Battery 24 Volts (V) and 20 amp-hour (Ah), and motor power 300 Watts (W).

The basic formula for calculating the speed is something we all know:
DISTANCE (Km) = SPEED (Km/hr) x TIME (hr)

This formula states that if we ride at a consistent speed until the battery runs out, we get the distance we can cover.

For the speed, we will apply the highest achievable rate for the scooter, for example, 25 km/h.

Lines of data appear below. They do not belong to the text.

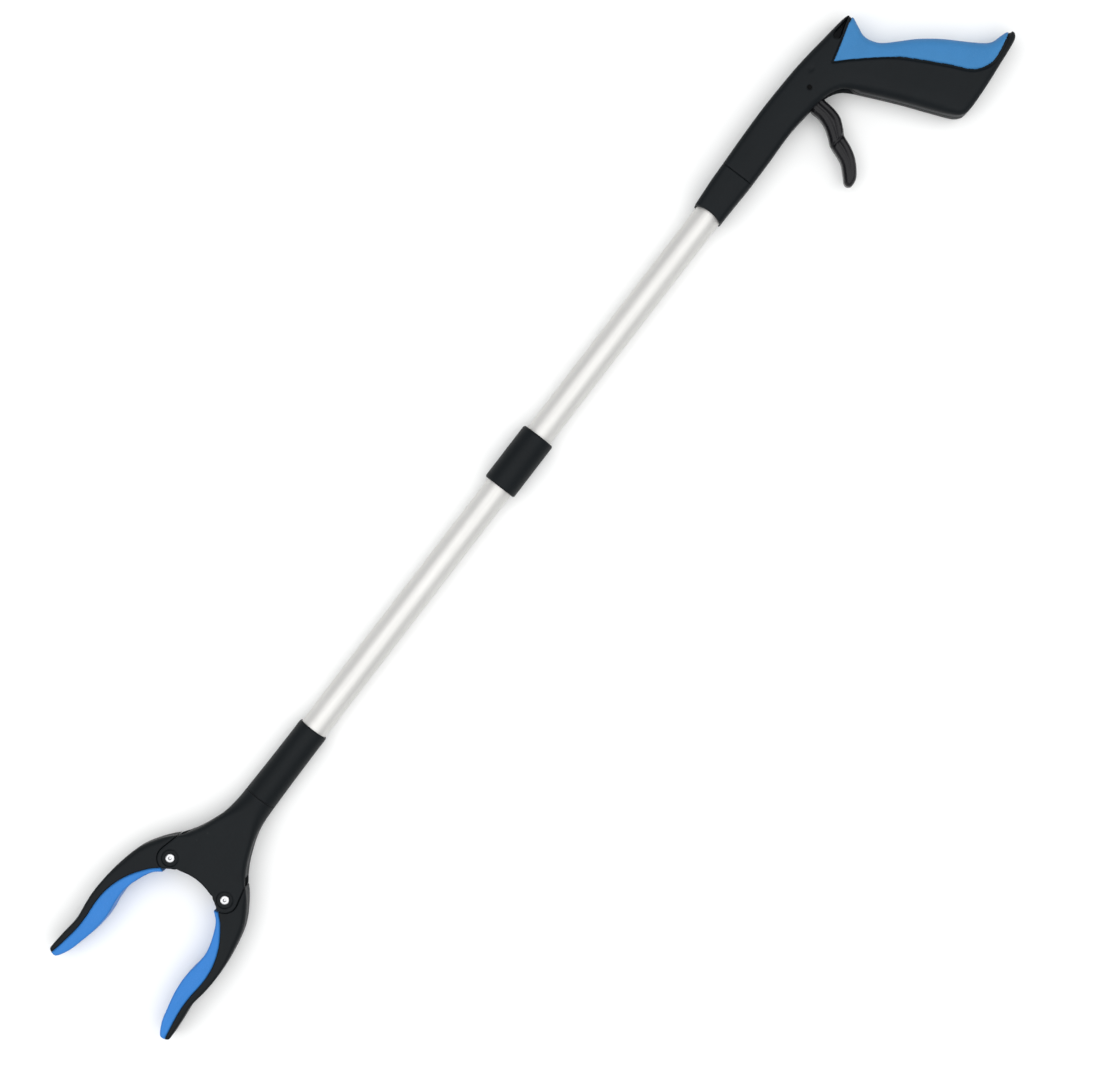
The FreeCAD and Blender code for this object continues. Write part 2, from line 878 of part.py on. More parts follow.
def ear_tangent(radius, offset):
    """Where the straight edge from the notch meets a circle about the jaw's rivet.

    The second value is the notch corner itself, moved outward by the offset.
    """
    centre = (number("jaw_pin_x"), number("jaw_pin_y"))
    corner = YOKE_SIDE[-1]
    reach = math.dist(centre, corner)
    to_corner = math.degrees(math.atan2(corner[1] - centre[1], corner[0] - centre[0]))
    normal = to_corner - math.degrees(math.acos(number("ear_radius") / reach))
    turn = math.radians(normal)
    moved = (corner[0] + offset * math.cos(turn), corner[1] + offset * math.sin(turn))
    return point_on(centre, radius, normal), moved, normal


def throat_corner():
    """Where the ear's arc meets the throat's arc, on the jaw's side of the rivet."""
    centre = (number("jaw_pin_x"), number("jaw_pin_y"))
    throat = (number("throat_x"), 0.0)
    ear, wide = number("ear_radius"), number("throat_radius")
    apart = math.dist(centre, throat)
    along = (wide**2 - ear**2 + apart**2) / (2 * apart)
    across = math.sqrt(wide**2 - along**2)
    ux, uy = (centre[0] - throat[0]) / apart, (centre[1] - throat[1]) / apart
    return (throat[0] + ux * along + uy * across, throat[1] + uy * along - ux * across)


def flipped(points):
    return [(x, -y) for x, y in points]


def yoke_outline(sketch):
    start = number("yoke_start")
    neck = number("socket_seam_radius")
    centre = (number("jaw_pin_x"), number("jaw_pin_y"))
    tangent, notch, normal = ear_tangent(number("ear_radius"), 0)
    corner = throat_corner()
    last = math.degrees(math.atan2(corner[1] - centre[1], corner[0] - centre[0]))
    crown = point_on(centre, number("ear_radius"), (normal + last) / 2)
    apex = (number("throat_x") - number("throat_radius"), 0)
    upper = [[(start, neck)], YOKE_SIDE, [tangent], [crown, corner]]
    lower_ear = [flipped([crown])[0], flipped([tangent])[0]]
    side_back = flipped(YOKE_SIDE[:-1])[::-1] + [(start, -neck)]
    outline(sketch, upper + [[apex, flipped([corner])[0]], lower_ear, [flipped([notch])[0]], side_back])


def yoke_cavity(sketch):
    """The space between the plates: closed at the sides and the throat, open at the jaws."""
    inner = number("throat_radius") + number("throat_wall")
    wall_x = number("throat_x") - math.sqrt(inner**2 - THROAT_WALL_HALF**2)
    apex = (number("throat_x") - inner, 0)
    start = number("spring_seat")
    mouth = CAVITY_SIDE[-1][0]
    upper = [(start, CAVITY_NECK)] + CAVITY_SIDE + [(mouth, CAVITY_OUT), (CAVITY_END, CAVITY_OUT)]
    upper += [(CAVITY_END, THROAT_WALL_HALF), (wall_x, THROAT_WALL_HALF)]
    lower = flipped(upper)[::-1]
    pieces = [[point] for point in upper] + [[apex, lower[0]]] + [[point] for point in lower[1:]]
    outline(sketch, pieces)


def make_yoke_shell(label, sign):
    """One half of the head: a plate with two ears, side walls and rails for the slider."""
    half = size("yoke_half")
    inner = half - size("yoke_plate")
    start, seat = size("yoke_start"), size("spring_seat")
    ears = [(size("jaw_pin_x"), size("jaw_pin_y")), (size("jaw_pin_x"), -size("jaw_pin_y"))]
    body = new_body(label)
    add_slab(body, *half_span(sign, 0, half), yoke_outline)
    face = rim(number("yoke_half"))
    round_edges(body, YOKE_ROUNDING, lambda middle, edge: face(middle, edge) and middle.x < ROUNDING_END)
    taper = [(start - 1, half), (start - 1, size("socket_seam_radius")), (NECK_TAPER_END, half)]
    if sign < 0:
        taper = [(x, -as_size(z)) for x, z in taper]
    cut_slab(body, -THROAT_WALL_HALF, THROAT_WALL_HALF, lambda s: polygon(s, taper), "XZ_Plane")
    cut_slab(body, *half_span(sign, 0, inner), yoke_cavity)
    flange, spigot = size("flange_radius") + NECK_GAP, size("spigot_radius") + NECK_GAP
    flange_back, flange_front = size("flange_start") - NECK_GAP, size("spigot_end") + NECK_GAP
    neck = [
        (start - 1, 0),
        (seat + 1, 0),
        (seat + 1, size("cable_passage")),
        (flange_front, size("cable_passage")),
        (flange_front, flange),
        (flange_back, flange),
        (flange_back, spigot),
        (start - 1, spigot),
    ]
    cut_turned(body, neck)
    stand = half_span(sign, 0, inner + RAIL_BITE)
    for low, high in ((RAIL_LOW, RAIL_HIGH), (-RAIL_HIGH, -RAIL_LOW)):
        add_slab(body, *stand, rectangle(RAIL_START, RAIL_END, low, high))
    add_slab(body, *stand, circles(YOKE_SCREW_PLACES, size("post_radius")))
    cut_slab(body, *half_span(sign, 0, half), circles(ears, size("jaw_pin_radius")))
    well = half_span(sign, half - size("rivet_well_depth"), half)
    cut_slab(body, *well, circles(ears, size("rivet_well")))
    screw_hole = circles(YOKE_SCREW_PLACES, size("screw_radius"))
    if sign < 0:
        cut_slab(body, *half_span(sign, 0, half), screw_hole)
        recess = half_span(sign, half - size("screw_recess"), half)
        cut_slab(body, *recess, circles(YOKE_SCREW_PLACES, size("screw_head_radius")))
    else:
        cut_slab(body, *half_span(sign, 0, size("tongue_half")), screw_hole)

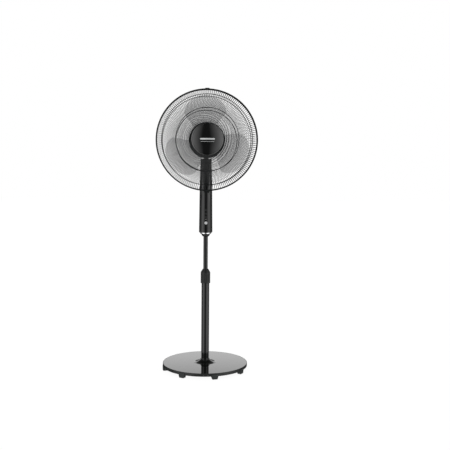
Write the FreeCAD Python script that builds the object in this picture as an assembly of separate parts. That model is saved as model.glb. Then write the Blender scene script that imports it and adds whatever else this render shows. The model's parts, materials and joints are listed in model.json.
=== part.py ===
import FreeCAD, Part

# Pedestal fan: round weighted base, telescopic pole with a twist collar, control column with a facia
# and push buttons, a tilting and swinging head, a wire cage and a three-bladed rotor.
# Frame: millimetres, +Z up, origin on the floor under the pole, the fan blows towards -Y.
# Head parts are drawn about their own Z axis, which is the motor axis pointing forwards, and are then
# turned by to_head(); "ahead" is the distance forwards of the swing axis.

import os
from math import atan2, cos, pi, radians, sin, sqrt

V = FreeCAD.Vector
ORIGIN = V(0, 0, 0)
X, Y, Z = V(1, 0, 0), V(0, 1, 0), V(0, 0, 1)

# ---------------------------------------------------------------- fits
slip = 0.05             # running clearance on radius
ease = 0.15             # clearance of moulded parts that only locate each other
weld = 0.03             # gap left between welded wires, which touch at a point

# ---------------------------------------------------------------- base
foot_h = 12.5           # pad under the rim
foot_count = 8
foot_phase = 11.5       # degrees from straight ahead
foot_top_w, foot_foot_w = 30.0, 22.0
foot_deep = 17.0        # radial length of a pad
cuff_t, cuff_h = 1.8, 9.0
rim_r, rim_h = 190.0, 13.5
rim_ledge = 10.0        # width of the ledge that carries the weight
cover_t = 2.2
weight_t = 3.6
flare_r, flare_h = 52.0, 18.0
flange_r, flange_t = 30.0, 4.0
spigot_h = 34.0
base_screw_r, base_screw_pcd = 2.5, 46.0
base_screw_head_r, base_screw_head_h = 4.5, 3.2

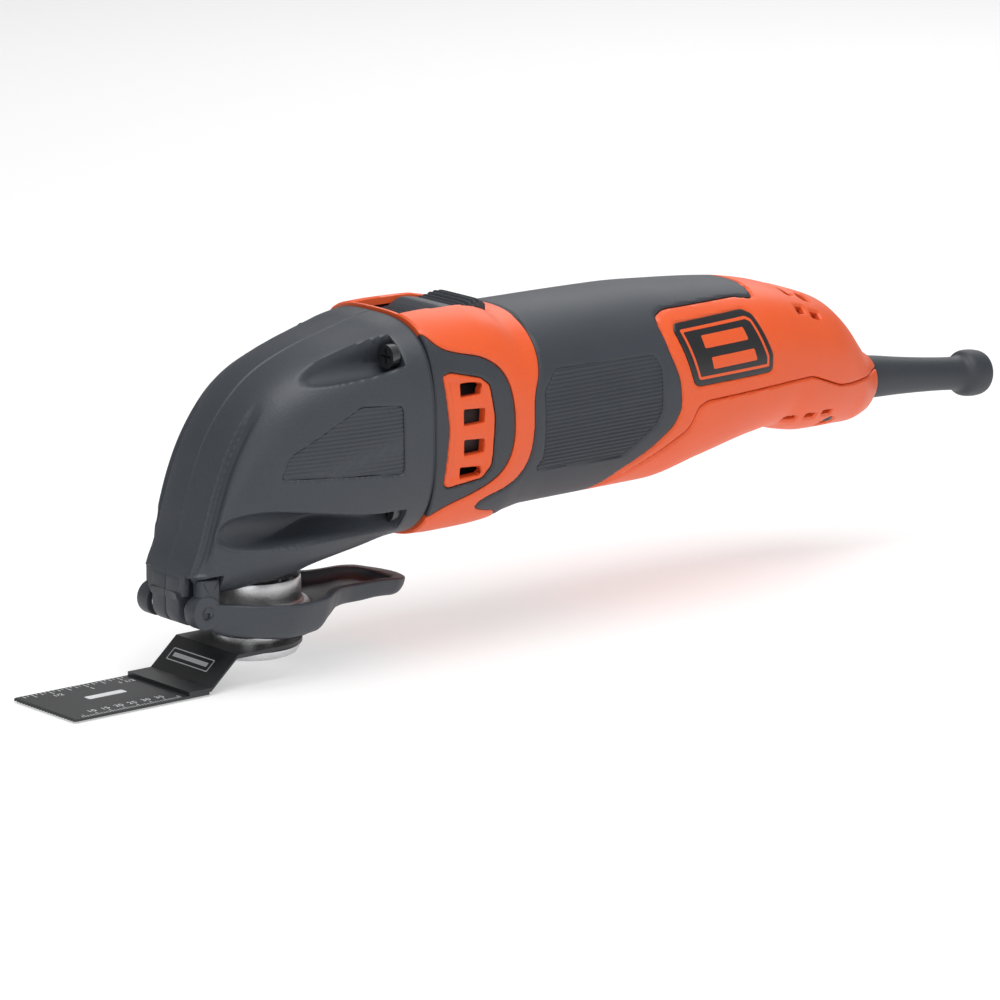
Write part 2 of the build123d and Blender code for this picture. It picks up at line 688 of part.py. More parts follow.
with BuildPart() as stator_windings:
    for x0, x1 in ((stator_x0 - 8.5, stator_x0), (stator_x1, stator_x1 + 8.5)):
        with BuildSketch(Plane.XZ):
            with Locations(((x0 + x1) / 2, axis_z + (stator_bore + barrel_bore) / 2)):
                RectangleRounded(x1 - x0, barrel_bore - stator_bore - 2, 2.5)
        revolve(axis=Axis((0, 0, axis_z), (1, 0, 0)))
save(stator_windings.part, "stator_windings")

# ---- rotor ----
shaft = shaft_r - fit
shaft_end_x = tail_end_x - 1
with BuildPart() as motor_shaft:
    with BuildSketch(along_x(ecc_bearing_x - 1, 0, axis_z + eccentricity)):
        Circle(3.0)
    extrude(amount=ecc_bearing_w + 1.6)
    with BuildSketch(along_x(ecc_bearing_x + ecc_bearing_w + 0.6)):
        Circle(shaft)
    extrude(amount=rear_bearing_x - 1 - ecc_bearing_x - ecc_bearing_w - 0.6)
    with BuildSketch(along_x(rear_bearing_x - 1)):
        Circle(rear_journal_r - fit)
    extrude(amount=shaft_end_x - rear_bearing_x + 1)
save(motor_shaft.part, "motor_shaft")

save(ball_bearing(along_x(ecc_bearing_x, 0, axis_z + eccentricity), 3.0, ecc_bearing_r, ecc_bearing_w, 7),
     "eccentric_bearing")

with BuildPart() as counterweight:
    with BuildSketch(along_x(ecc_bearing_x + ecc_bearing_w + 2.6)):
        Circle(6.5)
        with Locations((0, -6.5)):
            Rectangle(19, 9)
        Circle(shaft, mode=Mode.SUBTRACT)
    extrude(amount=4.5)
save(counterweight.part, "counterweight")

blades = 12
with BuildPart() as cooling_fan:
    with BuildSketch(along_x(fan_x0)):
        Circle(fan_r)
    extrude(amount=1.4)
    with BuildSketch(along_x(fan_x0)):
        Circle(shaft_r + 3)
    extrude(amount=fan_x1 - fan_x0)
    with BuildSketch(along_x(fan_x0)):
        with PolarLocations((fan_r + shaft_r + 4) / 2, blades):
            Rectangle(fan_r - shaft_r - 5, 1.2, rotation=18)
    extrude(amount=fan_x1 - fan_x0 - 1)
    with BuildSketch(along_x(fan_x0)):
        Circle(shaft)
    extrude(amount=fan_x1 - fan_x0, mode=Mode.SUBTRACT)
save(cooling_fan.part, "cooling_fan")

slots = 12
with BuildPart() as armature_core:
    with BuildSketch(along_x(stator_x0 + 1)):
        Circle(armature_r)
        Circle(shaft, mode=Mode.SUBTRACT)
        with PolarLocations(armature_r - 2.5, slots):
            Rectangle(7, 2.4, mode=Mode.SUBTRACT)
    extrude(amount=stator_x1 - stator_x0 - 2)
save(armature_core.part, "armature_core")

with BuildPart() as armature_winding:
    for x0, x1 in ((stator_x0 - 6, stator_x0 + 1), (stator_x1 - 1, stator_x1 + 6)):
        with BuildSketch(Plane.XZ):
            with Locations(((x0 + x1) / 2, axis_z + 9.4)):
                RectangleRounded(x1 - x0, 8.0, 2.4)
        revolve(axis=Axis((0, 0, axis_z), (1, 0, 0)))
save(armature_winding.part, "armature_winding")

segments = 24
with BuildPart() as commutator:
    with BuildSketch(along_x(brush_x - 7)):
        Circle(commutator_r)
        Circle(shaft, mode=Mode.SUBTRACT)
        with PolarLocations(commutator_r, segments):
            Rectangle(1.6, 0.5, mode=Mode.SUBTRACT)
    extrude(amount=13)
save(commutator.part, "commutator")

# ---- brush gear ----
holder_in, holder_out = 11.0, 25.5
brush_in = commutator_r + 0.2
with BuildPart() as brush_holders:
    for side in (-1, 1):
        with BuildSketch(Plane.XZ.offset(-side * holder_in)):
            with Locations((brush_x, axis_z)):
                Rectangle(8, 8)
                Rectangle(5.4, 6.0, mode=Mode.SUBTRACT)
        extrude(amount=-side * (holder_out - holder_in))
        with BuildSketch(Plane.XZ.offset(-side * holder_out)):
            with Locations((brush_x, axis_z)):
                Rectangle(8, 8)
        extrude(amount=-side * 1.0)
save(brush_holders.part, "brush_holders")

with BuildPart() as carbon_brushes:
    for side in (-1, 1):
        with BuildSketch(Plane.XZ.offset(-side * brush_in)):
            with Locations((brush_x, axis_z)):
                Rectangle(5.0, 5.6)
        extrude(amount=-side * 10.0)
save(carbon_brushes.part, "carbon_brushes")

with BuildPart() as brush_springs:
    for side in (-1, 1):
        add(coil((brush_x, side * (brush_in + 10.5), axis_z), (0, side, 0), 1.3, 4.2, 1.7, 0.3))
save(brush_springs.part, "brush_springs")

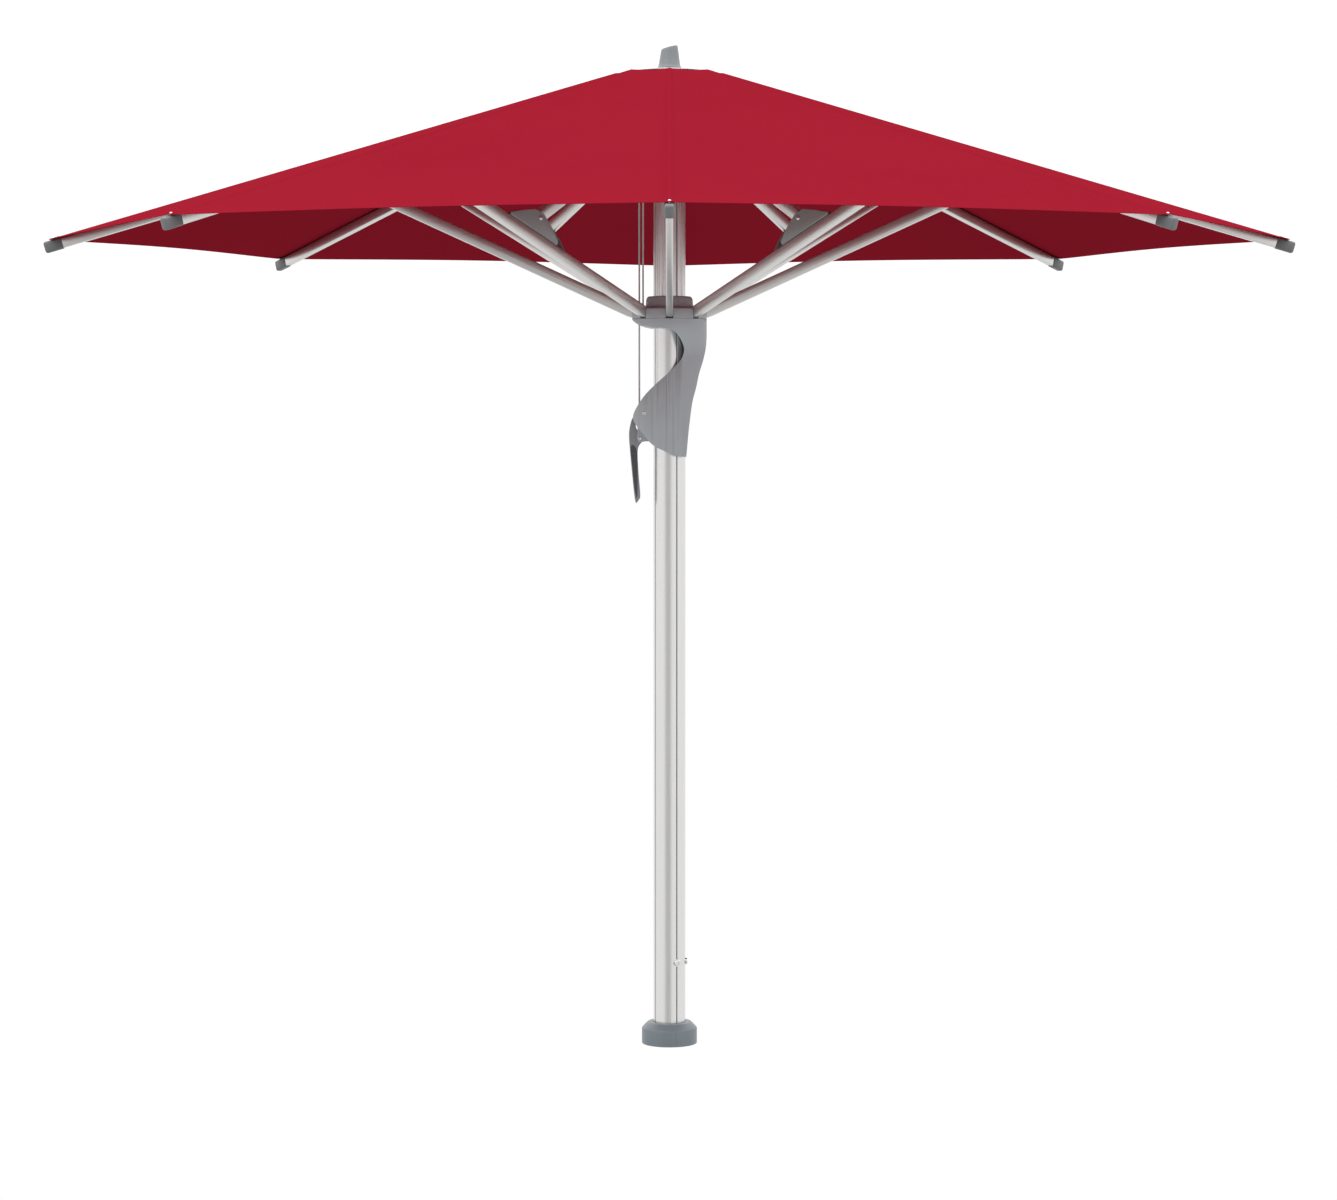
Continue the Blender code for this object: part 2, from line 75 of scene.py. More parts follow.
MAST_BOTTOM, MAST_TOP = 0.0066, 2.684
BOLT_HEIGHT = 0.234
ROPE_AZIMUTH, ROPE_SPACING, ROPE_RADIUS = 67.5, 0.014, 0.0025
PULLEY_PIVOT = (0.0855, 2.700)


# ---------- materials ----------

def node_material(name, colour, roughness, metallic=0.0):
    made = bpy.data.materials.new(name)
    made.use_nodes = True
    tree = made.node_tree
    shader = tree.nodes["Principled BSDF"]
    shader.inputs["Base Color"].default_value = (*colour, 1)
    shader.inputs["Roughness"].default_value = roughness
    shader.inputs["Metallic"].default_value = metallic
    return made, tree, shader


def texture(tree, kind, scale, stretch=(1, 1, 1), **settings):
    """A procedural texture over the object's own coordinates."""
    coordinates = tree.nodes.new("ShaderNodeTexCoord")
    mapping = tree.nodes.new("ShaderNodeMapping")
    mapping.inputs["Scale"].default_value = stretch
    node = tree.nodes.new(kind)
    node.inputs["Scale"].default_value = scale
    for key, value in settings.items():
        if key in node.inputs:
            node.inputs[key].default_value = value
        else:
            setattr(node, key, value)
    tree.links.new(coordinates.outputs["Object"], mapping.inputs["Vector"])
    tree.links.new(mapping.outputs["Vector"], node.inputs["Vector"])
    return node


def ramp(tree, source, low, high):
    """Turns a texture's 0 to 1 into a blend between two colours."""
    node = tree.nodes.new("ShaderNodeValToRGB")
    node.color_ramp.elements[0].color = (*low, 1)
    node.color_ramp.elements[1].color = (*high, 1)
    tree.links.new(source, node.inputs["Fac"])
    return node.outputs["Color"]


def bump(tree, shader, source, distance, strength=1.0):
    node = tree.nodes.new("ShaderNodeBump")
    node.inputs["Distance"].default_value = distance
    node.inputs["Strength"].default_value = strength
    tree.links.new(source, node.inputs["Height"])
    tree.links.new(node.outputs["Normal"], shader.inputs["Normal"])


def shade(colour, factor):
    return tuple(c * factor for c in colour)


def fabric_material(name, colour):
    made, tree, shader = node_material(name, colour, 0.95)
    cloud = texture(tree, "ShaderNodeTexNoise", 1.6, Detail=3.0)
    tint = ramp(tree, cloud.outputs["Fac"], shade(colour, 0.94), shade(colour, 1.06))
    tree.links.new(tint, shader.inputs["Base Color"])
    warp = texture(tree, "ShaderNodeTexWave", 420.0, bands_direction="X")
    weft = texture(tree, "ShaderNodeTexWave", 420.0, bands_direction="Y")
    weave = tree.nodes.new("ShaderNodeMath")
    weave.operation = "MULTIPLY"
    tree.links.new(warp.outputs["Fac"], weave.inputs[0])
    tree.links.new(weft.outputs["Fac"], weave.inputs[1])
    bump(tree, shader, weave.outputs["Value"], 0.0003, 0.35)
    shader.inputs["Specular IOR Level"].default_value = 0.0
    return made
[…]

For the time, we will calculate it form the rated motor power and battery capacity. First, we must calculate the battery capacity using the formula:
Watt-hour (Wh) = Ampere-Hour (Ah) x Voltage (V) or 20Ah x 24V = 480Wh

The battery capacity is 480 watts per hour. Now, because we know the amount of energy in the battery and the power of the motor, i.e., the consumption of the motor, we can calculate how long it will take for this motor to use all of the battery energy:

TIME (hr) = Battery capacity / Power consumption or 480Wh / 300W = 1.6 hr

So now we have the speed and the time so we can use it in the first formula:

DISTANCE = SPEED x TIME or 25 Km/hr x 1.6hr = 40 km.

However, this range is achieved in ideal conditions, and it won't be right. The calculation only considered the characteristics of the battery and motor. We have to include the rider, the riding conditions, and other external factors into the calculations. The biggest electric scooter range killers are: overload, tire-pressure and riding uphill or aggressively.